══ DATASET EXCERPT ══

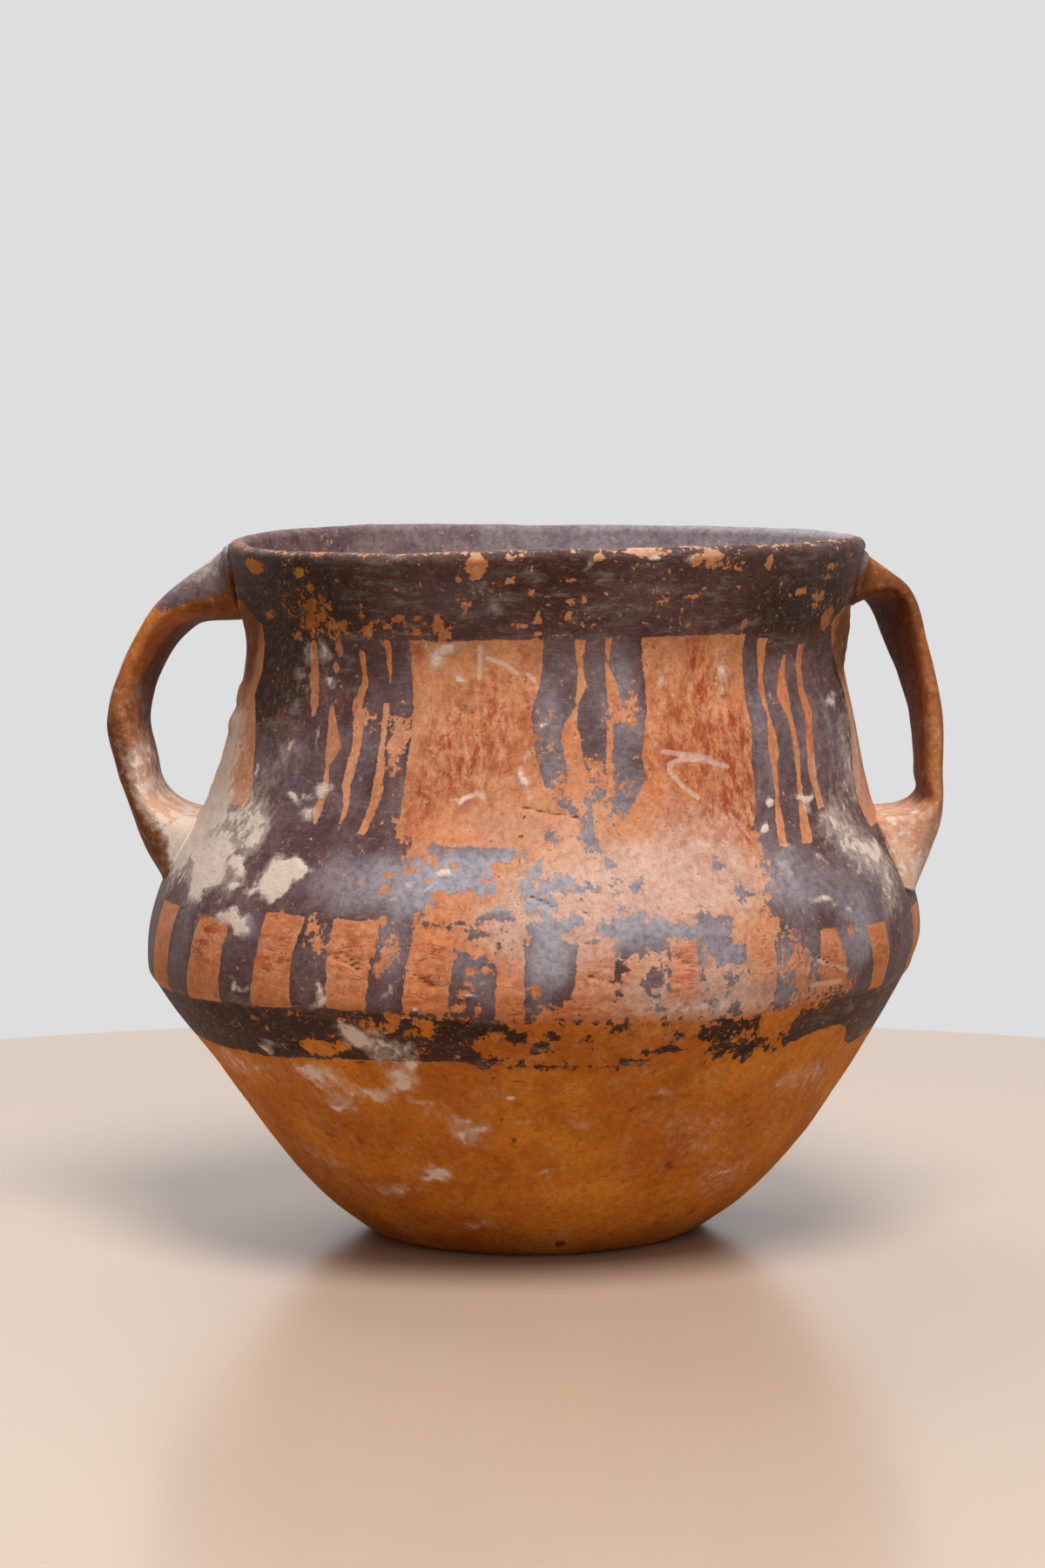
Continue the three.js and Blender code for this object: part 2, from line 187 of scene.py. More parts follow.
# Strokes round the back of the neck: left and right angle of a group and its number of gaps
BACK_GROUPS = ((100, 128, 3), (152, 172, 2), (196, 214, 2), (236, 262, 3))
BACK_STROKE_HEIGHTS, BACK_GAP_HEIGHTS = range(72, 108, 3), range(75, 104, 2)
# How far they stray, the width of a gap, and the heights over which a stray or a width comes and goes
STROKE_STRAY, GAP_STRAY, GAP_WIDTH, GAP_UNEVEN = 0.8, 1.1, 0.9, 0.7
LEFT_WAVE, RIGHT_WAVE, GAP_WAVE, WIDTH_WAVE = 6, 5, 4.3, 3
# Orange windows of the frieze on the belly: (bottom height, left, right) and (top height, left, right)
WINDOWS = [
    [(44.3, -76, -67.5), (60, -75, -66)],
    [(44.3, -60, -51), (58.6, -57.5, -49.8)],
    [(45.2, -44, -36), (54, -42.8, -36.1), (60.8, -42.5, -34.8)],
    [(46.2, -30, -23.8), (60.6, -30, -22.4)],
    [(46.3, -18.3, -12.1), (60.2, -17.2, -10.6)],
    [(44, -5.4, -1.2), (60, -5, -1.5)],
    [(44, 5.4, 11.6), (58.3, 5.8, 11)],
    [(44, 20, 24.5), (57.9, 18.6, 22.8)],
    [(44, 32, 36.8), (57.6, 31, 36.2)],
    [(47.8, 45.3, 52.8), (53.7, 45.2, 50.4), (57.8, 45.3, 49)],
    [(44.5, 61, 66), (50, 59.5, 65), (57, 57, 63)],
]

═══

**THE TASK**
Reproduce the full listing word for word.

**FINAL RESULT**
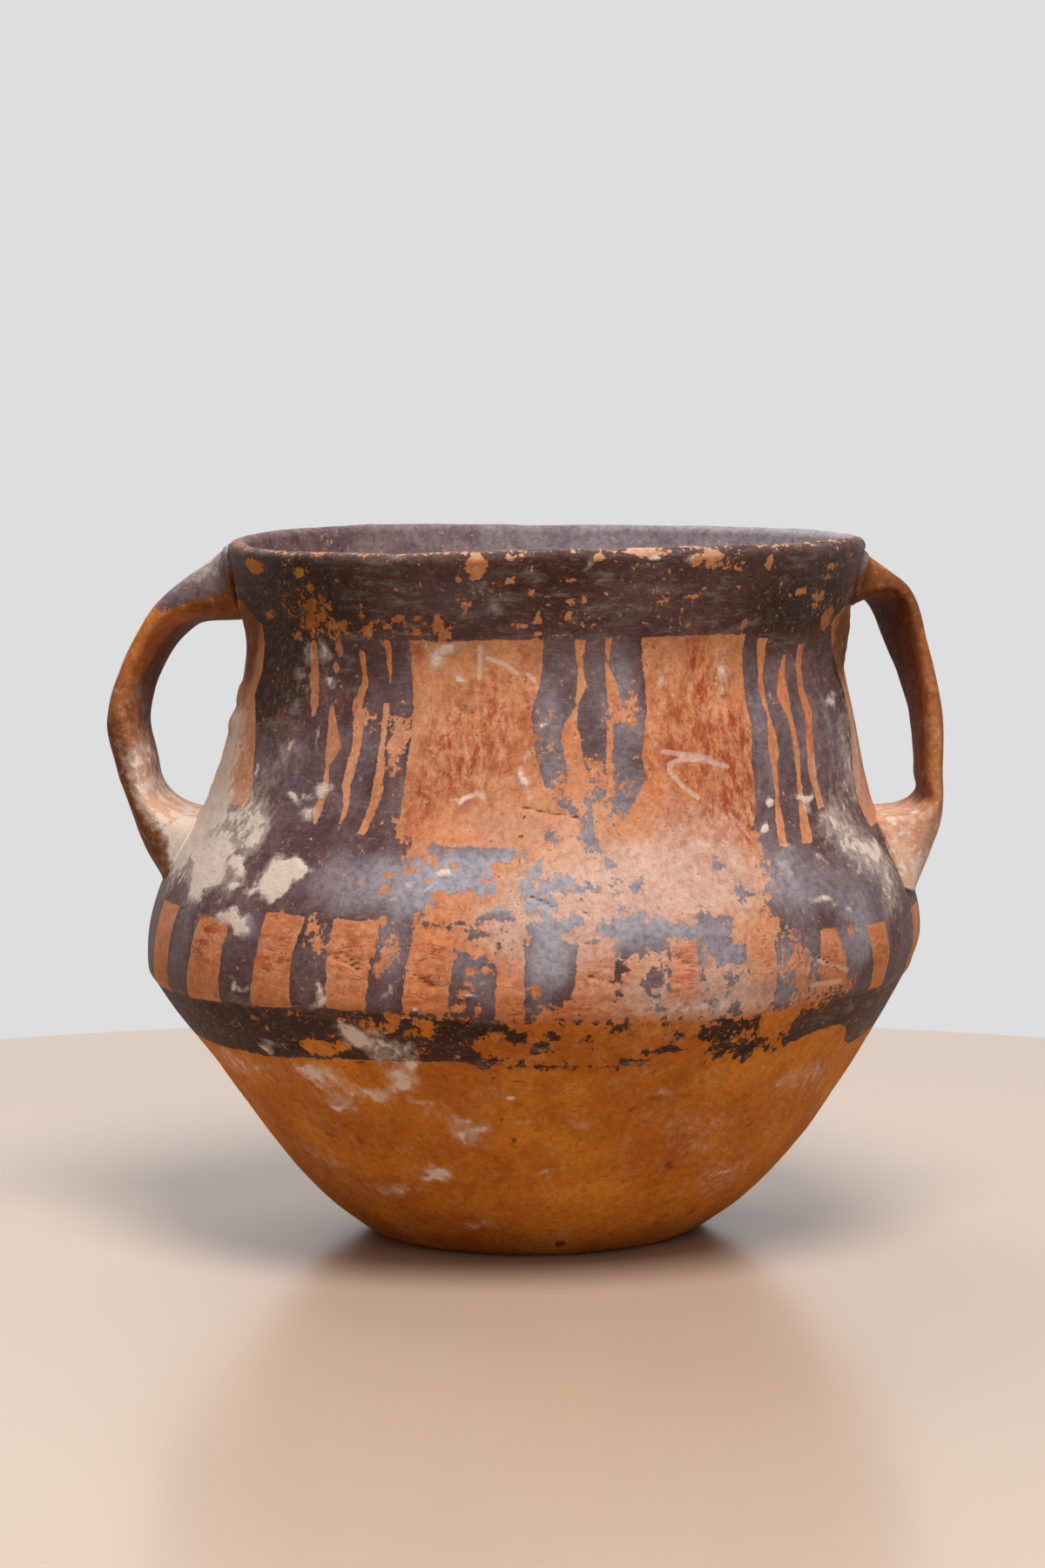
Continue the three.js and Blender code for this object: part 2, from line 187 of scene.py. More parts follow.
# Strokes round the back of the neck: left and right angle of a group and its number of gaps
BACK_GROUPS = ((100, 128, 3), (152, 172, 2), (196, 214, 2), (236, 262, 3))
BACK_STROKE_HEIGHTS, BACK_GAP_HEIGHTS = range(72, 108, 3), range(75, 104, 2)
# How far they stray, the width of a gap, and the heights over which a stray or a width comes and goes
STROKE_STRAY, GAP_STRAY, GAP_WIDTH, GAP_UNEVEN = 0.8, 1.1, 0.9, 0.7
LEFT_WAVE, RIGHT_WAVE, GAP_WAVE, WIDTH_WAVE = 6, 5, 4.3, 3
# Orange windows of the frieze on the belly: (bottom height, left, right) and (top height, left, right)
WINDOWS = [
    [(44.3, -76, -67.5), (60, -75, -66)],
    [(44.3, -60, -51), (58.6, -57.5, -49.8)],
    [(45.2, -44, -36), (54, -42.8, -36.1), (60.8, -42.5, -34.8)],
    [(46.2, -30, -23.8), (60.6, -30, -22.4)],
    [(46.3, -18.3, -12.1), (60.2, -17.2, -10.6)],
    [(44, -5.4, -1.2), (60, -5, -1.5)],
    [(44, 5.4, 11.6), (58.3, 5.8, 11)],
    [(44, 20, 24.5), (57.9, 18.6, 22.8)],
    [(44, 32, 36.8), (57.6, 31, 36.2)],
    [(47.8, 45.3, 52.8), (53.7, 45.2, 50.4), (57.8, 45.3, 49)],
    [(44.5, 61, 66), (50, 59.5, 65), (57, 57, 63)],
]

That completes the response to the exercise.